Publisher: Graywolf Press

Kevin Young

Poet and public intellectual Kevin Young was born in Lincoln, Nebraska. His family moved often, but he grew up mostly in Topeka, Kansas, with regular jaunts to northern and southern Louisiana, where his parents’ extended families lived. He is the only child of ophthalmologist Dr. Paul E. Young and chemist and administrator Dr. Azzie Young.

Kevin Young became the poetry editor of The New Yorker last fall, and a year earlier, the director of Harlem’s Schomburg Center for Research in Black Culture, part of the New York Public Library.
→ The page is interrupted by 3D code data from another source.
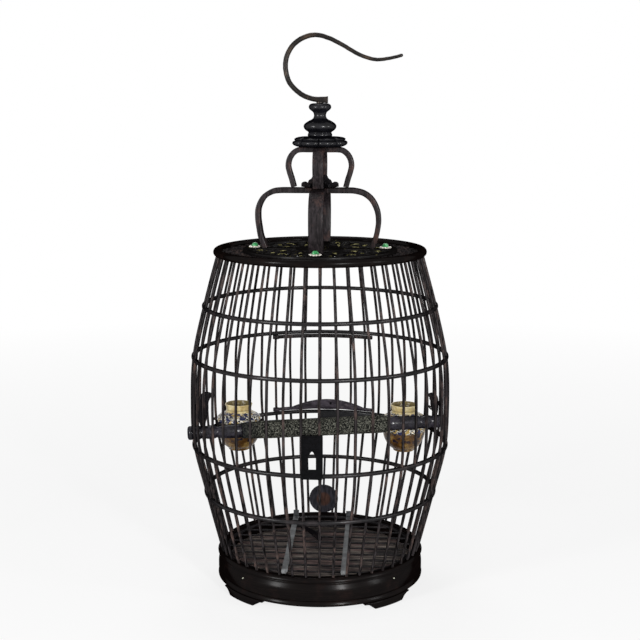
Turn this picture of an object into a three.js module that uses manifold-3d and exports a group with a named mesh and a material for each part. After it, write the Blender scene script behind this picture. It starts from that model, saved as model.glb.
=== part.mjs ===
// A round songbird cage of dark lacquered bamboo and hardwood: barrel-shaped wall of bent bars,
// four hoops, footed base ring, fretwork top with a two-tier crown, turned finial and swivel hook,
// a grit-coated perch, two glazed cups and a hinged door at the back.
// Millimetres, +Z up. z = 0 is the underside of the feet and the front faces -Y.
// An azimuth is counted in degrees from the front, positive toward the right (+X).

import * as THREE from "three";
import { mergeGeometries, mergeVertices } from "three/addons/utils/BufferGeometryUtils.js";
import Module from "manifold-3d";

const wasm = await Module();
wasm.setup();

// Wall of bars
const BAR_COUNT = 48;
const BAR_D = 3.5;
const BAR_SIDES = 4;
const BAR_SOCKET = 6;
const BAR_IN_RIM = 4;
const STRIP_END = 0.1;
const LINTEL_H = 2;
const BAR_FIT = 0.35;
const BAR_FOOT_R = 127;
const BAR_FOOT_LEAN = 0.25;
const FRONT_AZIMUTH = 0;
const DOOR_AZIMUTH = 180;
const SIDE_AZIMUTHS = { right: 90, left: 270 };
const FRONT_SET_HALF = 30;
const GAP = 0.3;

// Base: feet, ring, tray board and floor grille
const FOOT_H = 9.4;
const FOOT_W = 45;
const FOOT_FLARE = 12;
const FOOT_EDGE = 2.2;
const FOOT_AZIMUTHS = [45, 135, 225, 315];
const BASE_H = 36.3;
const BASE_R = 132.3;
const BASE_INNER_R = 113;
const BASE_BEAD = 5;
const BAND_STEP = 0.6;
const BASE_CHAMFER = 2.5;
const TRAY_SEAT_DEPTH = 18.3;
const TRAY_SEAT_R = 117.5;
const TRAY_T = 2.7;
const GRILLE_SEAT_DEPTH = 6.3;
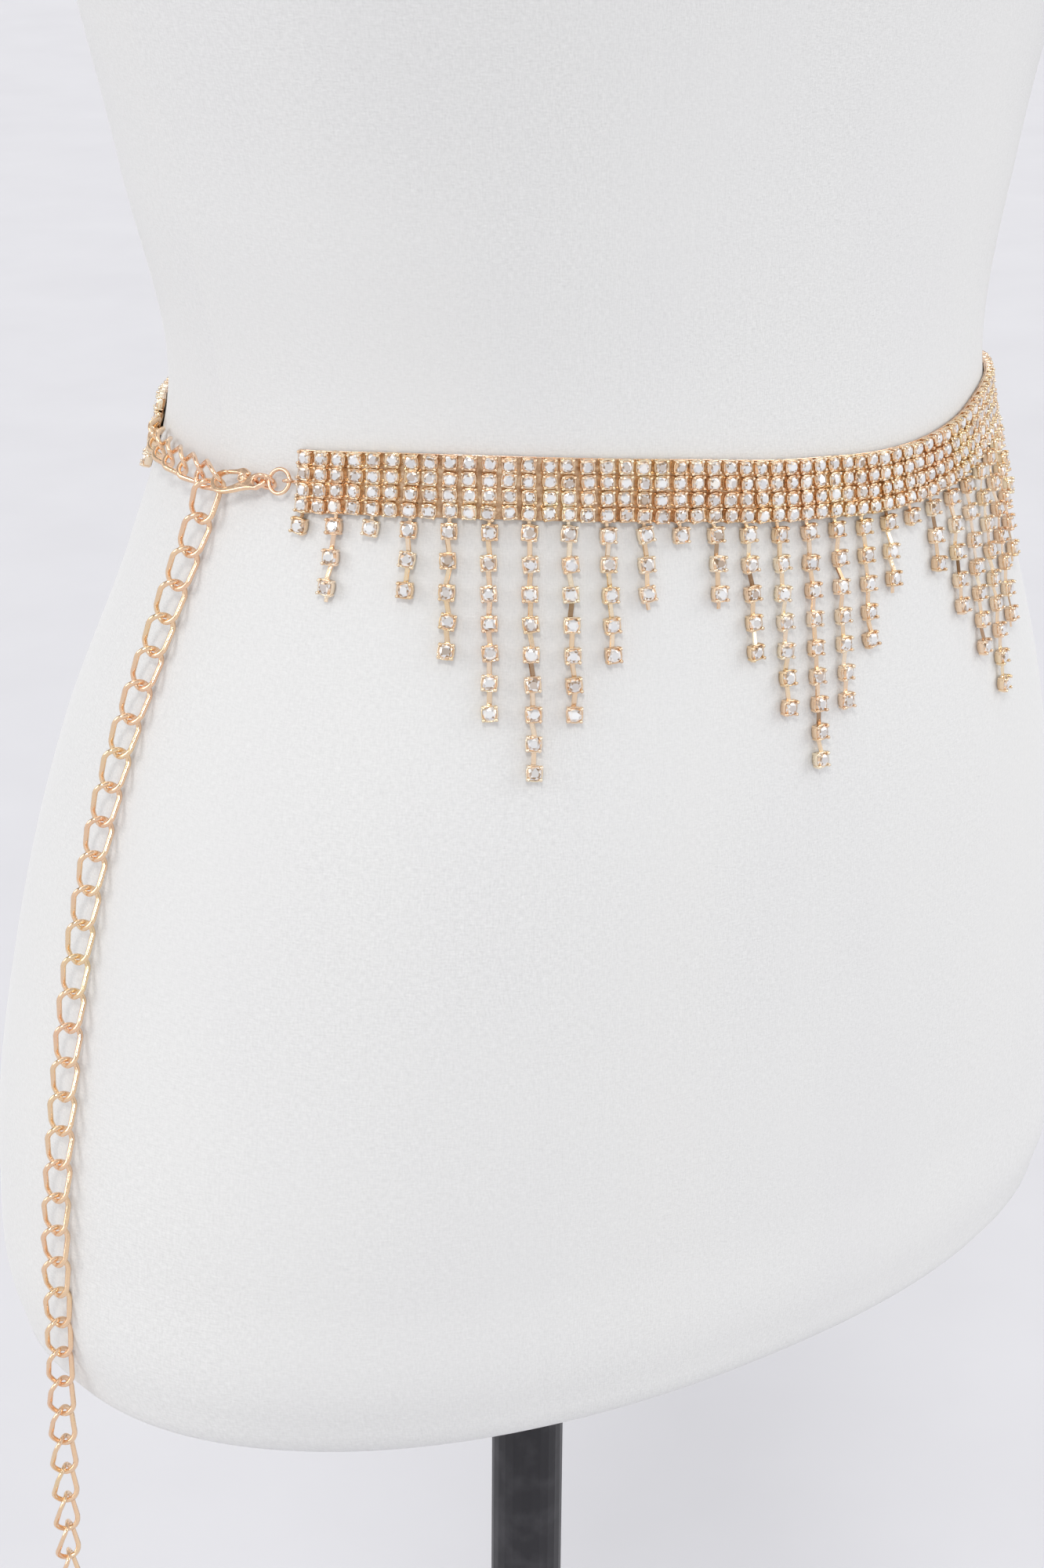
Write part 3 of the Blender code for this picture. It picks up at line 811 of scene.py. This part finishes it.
def build_backing():
    """The strip behind the cups, as a thin plate in darkened gold that is painted shade in the
    gaps between the cups, with a wire along its upper edge.
    """
    band_length = BAND_COLUMNS * COLUMN_PITCH
    stations = np.linspace(PLATE_MARGIN, band_length - PLATE_MARGIN, 2 * BAND_COLUMNS + 1)
    corners = (
        (PLATE_MARGIN, PLATE_INSIDE),
        (PLATE_MARGIN, PLATE_OUTSIDE),
        (BAND_HEIGHT - PLATE_MARGIN, PLATE_OUTSIDE),
        (BAND_HEIGHT - PLATE_MARGIN, PLATE_INSIDE),
    )
    plate = [[belt_point(station, run, out) for run, out in corners] for station in stations]
    mesh = ribbon("band_backing", plate)
    for polygon in mesh.polygons:
        polygon.use_smooth = False
    add_piece("band_backing", mesh, gap_shade_gold, "gold_metal", "gem_band")
    wire = []
    for station in stations:
        origin, axes = belt_frame(station, WIRE_RADIUS, WIRE_OUT)
        wire.append([
            origin + axes[:, 1] * up + axes[:, 2] * out
            for up, out in circle(WIRE_RADIUS, WIRE_SIDES)])
    add_piece("band_wire", ribbon("band_wire", wire), rose_gold, "gold_metal", "gem_band")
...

In writing 13 books and editing eight, Young’s creative life has centered on archives, poetry and explorations of blackness.

Bunk: The Rise of Hoaxes, Humbug, Plagiarists, Phonies, Post-Facts, and Fake News is an American cultural history that explores almost 200 years of perpetrating frauds – from P.T. Barnum to birther-ism. The word “bunk” itself comes from politics, sourced to a congressional debate over the Missouri Compromise and slavery. Young connects the timing of the development of our modern notion of race—itself a falsehood—with the coining of the word “hoax.”
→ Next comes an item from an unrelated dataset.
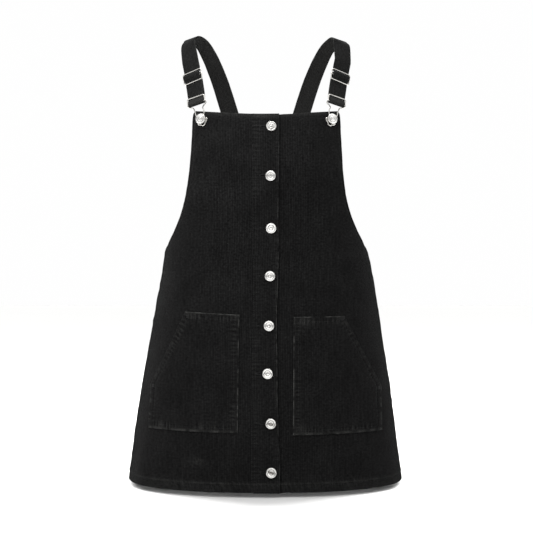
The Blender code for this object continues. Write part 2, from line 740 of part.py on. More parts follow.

The author spent six years writing Bunk, watching hoaxes become meaner and more frequent, even as he built a bibliography of 127 books on the topic, thousands of articles and 23 films. He began the project wondering about why we deceive ourselves, and ended up thinking about why we believe – particularly our worst fears about one another. “We’re in a bad patch,” he observed to librarian Nancy Pearl, noting that hoaxing breeds contempt. “Telling the truth is how we honor each other.”

Anisfield-Wolf winner Marlon James captured much of the critical response to Bunk: “There Kevin Young goes again, giving us books we greatly need, cleverly disguised as books we merely want.”

Young’s roots lie in poetry, which he began writing as a 13-year-old attending a summer session at Washburn University. He went on to study with Seamus Heaney and Lucie Brock-Broido at Harvard College and wrote the majority of his first book, Most Way Home, while an undergraduate. Anisfield-Wolf poet Lucille Clifton selected it for the National Poetry Series in 1993.

“This poet’s gift of storytelling and understanding of the music inherent in the oral tradition of language re-creates for us an inner history which is compelling and authentic and American,” she wrote.

Young is often asked if he is a musician. He demurs, although he admitted in 2009 to failbetter.com interviewer Mary Donnelly, “I love music – I write to it. I have a wide, wide musical taste and as of this writing, 14,394 songs on my computer.”

Other influences include Langston Hughes, John Berryman, Emily Dickinson and the artist Jean-Michel Basquiat. Young’s 2001 book, To Repel Ghosts, is a poetic channeling of him.

Young studied at Stanford and Brown universities, then spent 20 years as a poet teaching writing, 12 of them at Emory University in Atlanta. While serving as a professor of English, he simultaneously worked as a curator of literary collections in the university’s poetry center.

“I try very hard not to think about style when writing,” Young told Mary Donnelly. “Like Jean-Michel Basquiat said about painting, when I’m working, I don’t try to think about art, I try to think about life.”

Young is married to Kate Tuttle, a literary critic.